**Data provided:**

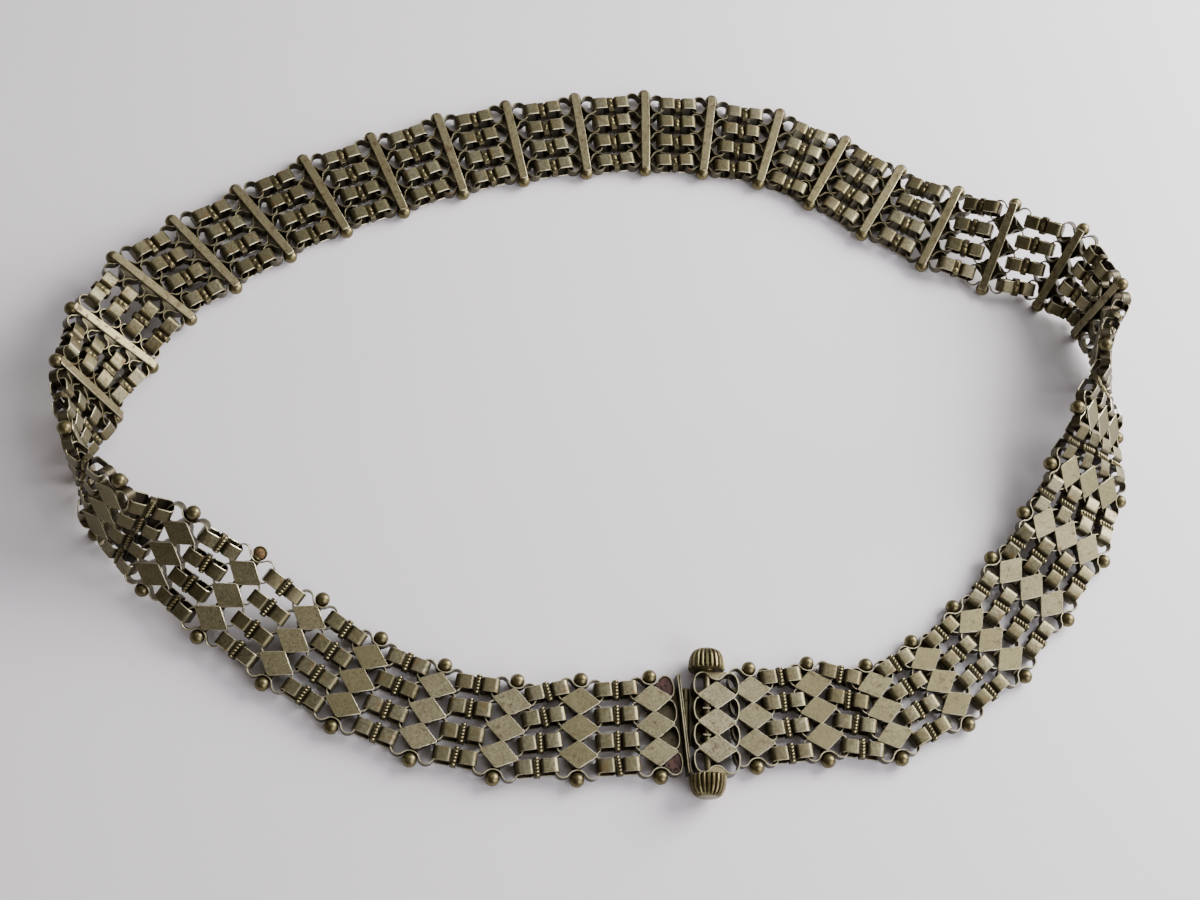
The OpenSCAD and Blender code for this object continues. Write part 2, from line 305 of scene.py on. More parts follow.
def all_round(upper: Sequence[Vector], lower: Sequence[Vector]) -> Line:
    """Returns a closed outline from two quarters, which both run from the x axis up
    to the y axis; the lower one is turned over."""
    line = list(upper) + mirrored(upper, -1, 1)[-2::-1]
    return line + mirrored(lower, -1, -1)[1:] + mirrored(lower, 1, -1)[-2:0:-1]


def half_side(loop: Eight, side: Side, sizes: Sizes, sign: int = 1) -> Line:
    """Returns one half of one side of a figure-8's middle line: from the middle of
    its end, over the shoulder, to its waist.

    Args:
        loop: the figure-8.
        side: the side that is drawn, as if upwards.
        sizes: the belt's sizes.
        sign: 1 for the outside, -1 for the inside.
    """
    end_x = (sizes.crossing_length - sizes.strip) / 2 - loop.end_radius
    drop = sign * (loop.middle - loop.waist)
    shoulder_y = side.reach - side.shoulder
    reach = loop.end_radius - side.shoulder
    shoulder = Vector((end_x + math.sqrt(reach ** 2 - (shoulder_y - drop) ** 2), shoulder_y))
    rise = shoulder.y - side.gap
    notch = (shoulder.x ** 2 + rise ** 2 - side.shoulder ** 2) / (2 * (side.shoulder + rise))
    notch_middle = Vector((0.0, side.gap + notch))
    tip = math.degrees(math.atan2(notch_middle.y - shoulder.y, shoulder.x))
    end_middle = Vector((end_x, drop))
    fan = math.degrees(math.atan2(shoulder.y - drop, shoulder.x - end_x))
    points = arc(end_middle, loop.end_radius, 0.0, fan, 3)
    points += arc(shoulder, side.shoulder, fan, 180 - tip, 7)[1:]
    points += arc(notch_middle, notch, -tip, -90.0, 5)[1:]
    return points


def eight_line(loop: Eight, sizes: Sizes) -> Line:
    """Returns the closed middle line of a figure-8 round its waist."""
    return all_round(half_side(loop, loop.outside, sizes), half_side(loop, loop.inside, sizes, -1))


def rounded(points: Sequence[tuple[float, float, float]], steps: int = 5) -> Line:
    """Returns an open line with its inner corners rounded.

    Args:
        points: corners as x, y and radius; the first and last stay sharp.
        steps: number of steps of each rounding.
    """
    corners = [Vector((x, y)) for x, y, _ in points]
    line = [corners[0]]
    for k in range(1, len(points) - 1):
        here, radius = corners[k], points[k][2]
        to_last = (corners[k - 1] - here).normalized()
        to_next = (corners[k + 1] - here).normalized()
        half = to_last.angle(to_next) / 2
        middle = here + (to_last + to_next).normalized() * radius / math.sin(half)
        start = here + to_last * radius / math.tan(half) - middle
        end = here + to_next * radius / math.tan(half) - middle
        sweep = start.angle_signed(end)
        first = math.atan2(start.y, start.x)
        line += [middle + radius * Vector((math.cos(first - sweep * j / steps),
                                           math.sin(first - sweep * j / steps)))
                 for j in range(steps + 1)]
    return line + [corners[-1]]


def offset(line: Sequence[Vector], amount: float) -> Line:
    """Returns a closed line moved outwards by amount along its normals."""
    pushed = []
    for k, here in enumerate(line):
        before = (here - line[k - 1]).normalized()
        after = (line[(k + 1) % len(line)] - here).normalized()
        normal = Vector((before.y + after.y, -before.x - after.x)).normalized()
        grow = 1.0 / max(0.5, normal.dot(Vector((after.y, -after.x))))
        pushed.append(here + normal * amount * grow)
    return pushed


# Mesh helpers.


def soften(bm: bmesh.types.BMesh, width: float, segments: int = 1, sharp: float = 50.0) -> None:
    """Rounds every edge that turns by more than the angle sharp, in degrees."""
    limit = math.radians(sharp)
    edges = [e for e in bm.edges if e.is_manifold and e.calc_face_angle(0.0) > limit]
    bmesh.ops.bevel(bm, geom=edges, offset=width, offset_type="OFFSET", affect="EDGES",
                    segments=segments, profile=0.5, material=-1, clamp_overlap=True)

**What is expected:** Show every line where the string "from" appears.

**Task solution:**
The OpenSCAD and Blender code for this object continues. Write part 2, from line 305 of scene.py on. More parts follow.
    """Returns a closed outline from two quarters, which both run from the x axis up
    """Returns one half of one side of a figure-8's middle line: from the middle of